O veneno produzido por uma aranha brasileira inspirou um grupo de cientistas para uma investigação a novas formas de cura do cancro. A molécula sintetizada foi testada com bons resultados em células cancerígenas, mas ainda está longe de poder ser uma arma no combate à doença que mata milhões por ano no Mundo.
O veneno da “Vitalius wacketi”, uma aranha que habita o litoral de São Paulo, no Brasil, pode ser uma das novas armas da esperança da luta contra o cancro. Cientistas do Hospital Israelita Albert Einstein e do Instituto Butantan, daquela metrópole brasileira, conseguiram isolar uma molécula, posteriormente purificada e sintetizada num composto químico, que se mostrou promissora no combate a células cancerígenas, nomeadamente da leucemia, um tipo de tumor que afeta algumas células sanguíneas.
Os estudos ainda estão numa fase preliminar, longe de se saber sequer se esta molécula poderá um dia vir a ser utilizada na luta contra o cancro. É preciso experimentar o composto em mais células e cobaias, antes de avançar para começar os testes clínicos em seres humanos, mas nos testes em laboratório, o composto mostrou resultados "importantes". Segundo os investigadores, mata as células cancerígenas por um processo chamado apoptose, mais seguro que a necrose que ocorre mos tratamentos oncológicos atuais.
"Quando ocorre a necrose, a célula sofre um colapso, o que gera uma reação inflamatória com efeitos no organismo. Já a apoptose, ou a morte programada das células, é um processo muito mais limpo”, explica o investigador do Hospital Israelita Albert Einstein, Thomaz Rocha e Silva, responsável pelos testes de ação antitumoral desta molécula.

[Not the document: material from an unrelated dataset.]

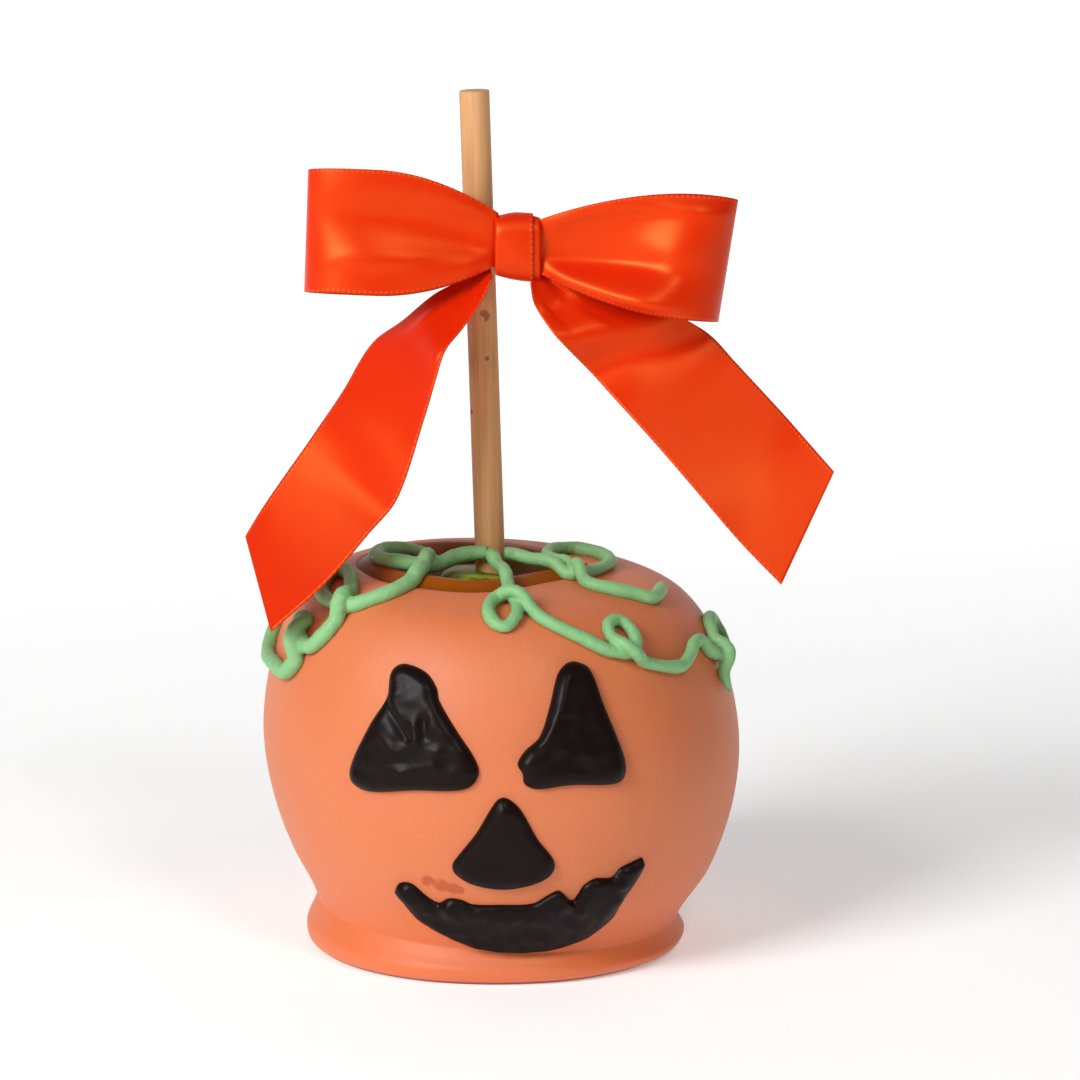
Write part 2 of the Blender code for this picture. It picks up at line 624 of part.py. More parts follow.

Com este processo, “a célula tumoral sinaliza o sistema imunitário que está a morrer, para que ele remova posteriormente os fragmentos celulares”, acrescentou, em declarações à BBC. “É como se as implodisse de forma controlada.”
Existem outras estratégias no mercado capazes de induzir apoptose em células cancerígenas, como os anticorpos monoclonais, por exemplo. São tecnologias que exigem grande investimento e precisam de mais tempo de produção, que chegaram ao conhecimento público durante a pandemia de SARS-CoV2, ao serem autorizados no tratamento de doentes com forma leve ou moderada de covid-19 mas com alto risco de progredir para formas graves da doença.
Processo começou há 30 anos numa expedição às florestas do litoral paulista
Segundo Thomaz Silva, esta nova molécula é pequena e o processo de síntese é simples e mais barato que os anticorpos monoclonais. “Outra vantagem é que, devido ao baixo peso molecular, é muito menos provável que haja problema de imunogenicidade – quando uma substância estranha entra no organismo provoca uma reação do sistema imunitário”, completa Pedro Ismael da Silva Junior, do Laboratório de Toxinologia Aplicada do Butantan, e outro dos cientistas que participaram nesta investigação, que começou à cerca de 30 anos, numa floresta do litoral de São Paulo.
Outro membro dessas expedições era o aracnólogo Rogério Bertani, também do Butantan, que fez estudos e reclassificações taxonómicas da “Vitalius wacketi” e outras aranhas da década de 1990 em diante. No início dos anos 2000, o bioquímico Thomaz Rocha e Silva estava a terminar a formação académica e resolveu investigar as possíveis atividades farmacológicas de algumas substâncias encontradas no veneno das espécies de aranhas encontradas naquelas expedições.
"Alguns dos aracnídeos surgiram há 300 ou 350 milhões de anos, e os trabalhos mostram que eles mudaram muito pouco desde então", argumenta Pedro Silva Junior. "Para sobreviver a esses milhões de anos, certamente desenvolveram estratégias para protegê-los das ameaças de ambientes inóspitos", acrescentou o investigador do Butantan.
"Ao estudar aranhas do género Vitalius, encontramos no veneno uma atividade neuromuscular. Fomos atrás da toxina responsável por esse efeito, que era uma poliamina grande e instável", lembra Thomaz Silva. A investigação foi publicada em jornais académicos, mas não gerou interesse comercial e o projeto ficou esquecido, até que um aluno daquele bioquímico do Hospital Einstein quis estudar o potencial citotóxico daqueles venenos.